— start PROVIDED RECORDS —

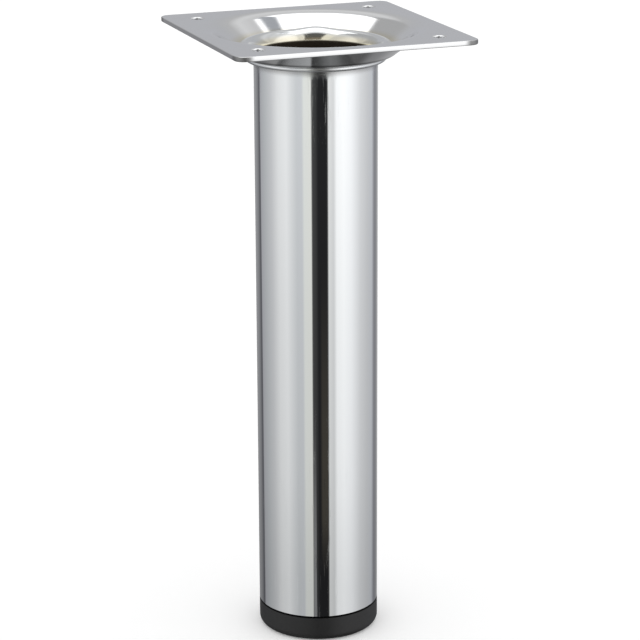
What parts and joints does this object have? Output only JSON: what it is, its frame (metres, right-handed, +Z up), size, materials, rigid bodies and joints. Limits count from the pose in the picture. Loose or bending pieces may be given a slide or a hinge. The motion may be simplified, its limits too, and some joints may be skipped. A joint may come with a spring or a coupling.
{
  "type": "table leg",
  "caption": "Round chromed furniture leg with a pressed square mounting plate and a black height-adjusting foot.",
  "frame": {"origin": "centre of the foot's underside, on the floor", "axes": "+Z up along the leg to the mounting plate; the plate's edges run along X and Y"},
  "size_m": [0.1, 0.1, 0.255],
  "materials": {
    "plate_chrome": "bright chrome plating on pressed steel, duller and faintly yellow down in the dish",
    "tube_chrome": "mirror chrome plating outside, dark bare steel inside",
    "plug_plastic": "black moulded plastic",
    "nut_steel": "zinc-plated steel",
    "screw_steel": "zinc-plated steel",
    "foot_plastic": "black moulded plastic, fine matt texture"
  },
  "bodies": {
    "leg": {"mounting_plate": "plate_chrome", "tube": "tube_chrome", "tube_plug": "plug_plastic", "captive_nut": "nut_steel"},
    "screw": {"levelling_screw": "screw_steel"},
    "foot": {"foot_disc": "foot_plastic"}
  },
  "joints": [
    {"name": "foot_travel", "type": "slide", "parent": "leg", "child": "screw", "axis": [0, 0, -1], "range_m": [0, 0.02]},
    {"name": "foot_turn", "type": "hinge", "parent": "screw", "child": "foot", "pos_m": [0, 0, 0.005], "axis": [0, 0, -1], "range_deg": [0, 4800]}
  ],
  "couplings": [
    {"joint": "foot_travel", "follows": "foot_turn", "m_per_rad": 0.00023873}
  ]
}
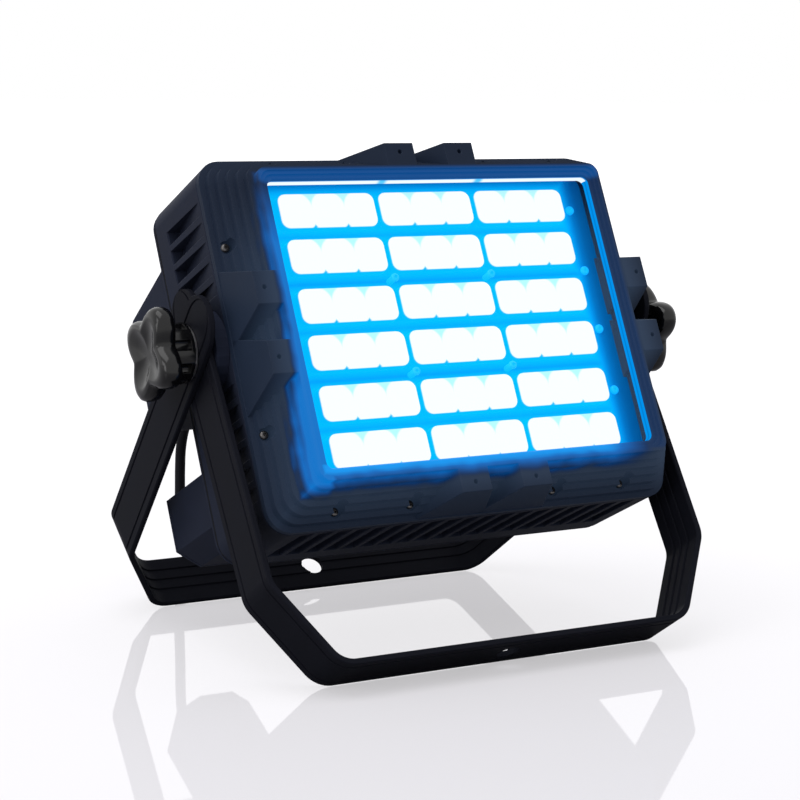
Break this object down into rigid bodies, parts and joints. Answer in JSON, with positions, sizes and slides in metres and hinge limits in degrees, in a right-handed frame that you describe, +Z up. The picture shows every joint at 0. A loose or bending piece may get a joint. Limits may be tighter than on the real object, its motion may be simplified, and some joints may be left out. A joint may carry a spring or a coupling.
{
  "type": "led wash light",
  "caption": "Floor-standing LED wash light: ribbed rectangular head with a grid of lens blocks behind glass, tilting between two spread U-yokes clamped by star knobs.",
  "frame": {"origin": "on the floor, under the middle of the box round the lamp and its two yokes, without its cord", "axes": "+X to the lamp's left as it faces the stage (right in the picture), -Y the side that the beam leaves from, +Z up; the pivot axis is parallel to X"},
  "size_m": [0.42, 0.5385, 0.3448],
  "materials": {
    "cast_paint": "satin black paint on cast aluminium",
    "yoke_paint": "satin black paint on steel strip",
    "black_moulding": "fine-textured black moulding",
    "knob_plastic": "glossy black",
    "rubber": "matt black",
    "steel": "plain zinc",
    "glass": "clear",
    "lens": "clear lenses, lit white",
    "glow_plate": "white plate lit blue",
    "board": "circuit board",
    "driver_case": "plain",
    "cord_jacket": "satin black"
  },
  "bodies": {
    "front_yoke": {"front_yoke": "yoke_paint", "mains_cord": "cord_jacket", "mains_cord_coil": "cord_jacket", "mains_plug": "rubber"},
    "rear_yoke": {"rear_yoke": "yoke_paint", "knob_washer_left": "steel", "knob_washer_right": "steel"},
    "knob_left": {"knob_left": "knob_plastic"},
    "knob_right": {"knob_right": "knob_plastic"},
    "head": {"pivot_boss_right": "cast_paint", "pivot_stud_right": "steel", "pivot_boss_left": "cast_paint", "pivot_stud_left": "steel", "front_bezel": "black_moulding", "window_gasket": "rubber", "window_glass": "glass", "lens_plate": "glow_plate", "heatsink_casting": "cast_paint", "rear_gasket": "rubber", "rear_casing": "cast_paint", "led_driver": "driver_case", "control_board": "board", "control_panel": "black_moulding", "led_board_bottom": "board", "led_board_middle": "board", "led_board_top": "board", "lens_block_bottom_1_1": "lens", "lens_block_bottom_1_2": "lens", "lens_block_bottom_1_3": "lens", "lens_block_bottom_2_1": "lens", "lens_block_bottom_2_2": "lens", "lens_block_bottom_2_3": "lens", "lens_block_middle_1_1": "lens", "lens_block_middle_1_2": "lens", "lens_block_middle_1_3": "lens", "lens_block_middle_2_1": "lens", "lens_block_middle_2_2": "lens", "lens_block_middle_2_3": "lens", "lens_block_top_1_1": "lens", "lens_block_top_1_2": "lens", "lens_block_top_1_3": "lens", "lens_block_top_2_1": "lens", "lens_block_top_2_2": "lens", "lens_block_top_2_3": "lens", "junction_box_left": "cast_paint", "junction_lid_left": "black_moulding", "junction_box_right": "cast_paint", "junction_lid_right": "black_moulding", "vent_plug": "black_moulding", "data_socket_in": "black_moulding", "data_socket_out": "black_moulding", "cable_gland": "black_moulding", "cable_sleeve": "rubber"}
  },
  "joints": [
    {"name": "head_tilt", "type": "hinge", "parent": "front_yoke", "child": "head", "pos_m": [0, -0.01294, 0.20668], "axis": [1, 0, 0], "range_deg": [-60, 60]},
    {"name": "rear_yoke_spread", "type": "hinge", "parent": "front_yoke", "child": "rear_yoke", "pos_m": [0, -0.01294, 0.20668], "axis": [1, 0, 0], "range_deg": [-70, 14]},
    {"name": "knob_left_turn", "type": "hinge", "parent": "head", "child": "knob_left", "pos_m": [0, -0.01294, 0.20668], "axis": [1, 0, 0], "continuous": true},
    {"name": "knob_right_turn", "type": "hinge", "parent": "head", "child": "knob_right", "pos_m": [0, -0.01294, 0.20668], "axis": [1, 0, 0], "continuous": true}
  ]
}
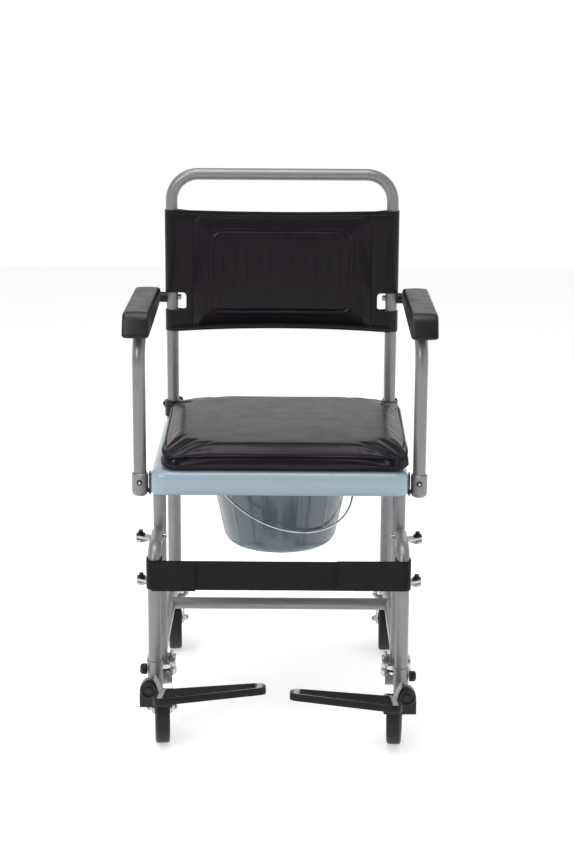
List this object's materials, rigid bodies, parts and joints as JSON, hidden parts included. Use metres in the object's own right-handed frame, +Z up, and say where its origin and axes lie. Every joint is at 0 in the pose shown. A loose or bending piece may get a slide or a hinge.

— end PROVIDED RECORDS —

* **INSTRUCTIONS TO FOLLOW**
Show all lines above holding "picture".

* **THE ANSWER**
What parts and joints does this object have? Output only JSON: what it is, its frame (metres, right-handed, +Z up), size, materials, rigid bodies and joints. Limits count from the pose in the picture. Loose or bending pieces may be given a slide or a hinge. The motion may be simplified, its limits too, and some joints may be skipped. A joint may come with a spring or a coupling.
Break this object down into rigid bodies, parts and joints. Answer in JSON, with positions, sizes and slides in metres and hinge limits in degrees, in a right-handed frame that you describe, +Z up. The picture shows every joint at 0. A loose or bending piece may get a joint. Limits may be tighter than on the real object, its motion may be simplified, and some joints may be left out. A joint may carry a spring or a coupling.
  "frame": {"origin": "on the floor, under the middle of the box round the lamp and its two yokes, without its cord", "axes": "+X to the lamp's left as it faces the stage (right in the picture), -Y the side that the beam leaves from, +Z up; the pivot axis is parallel to X"},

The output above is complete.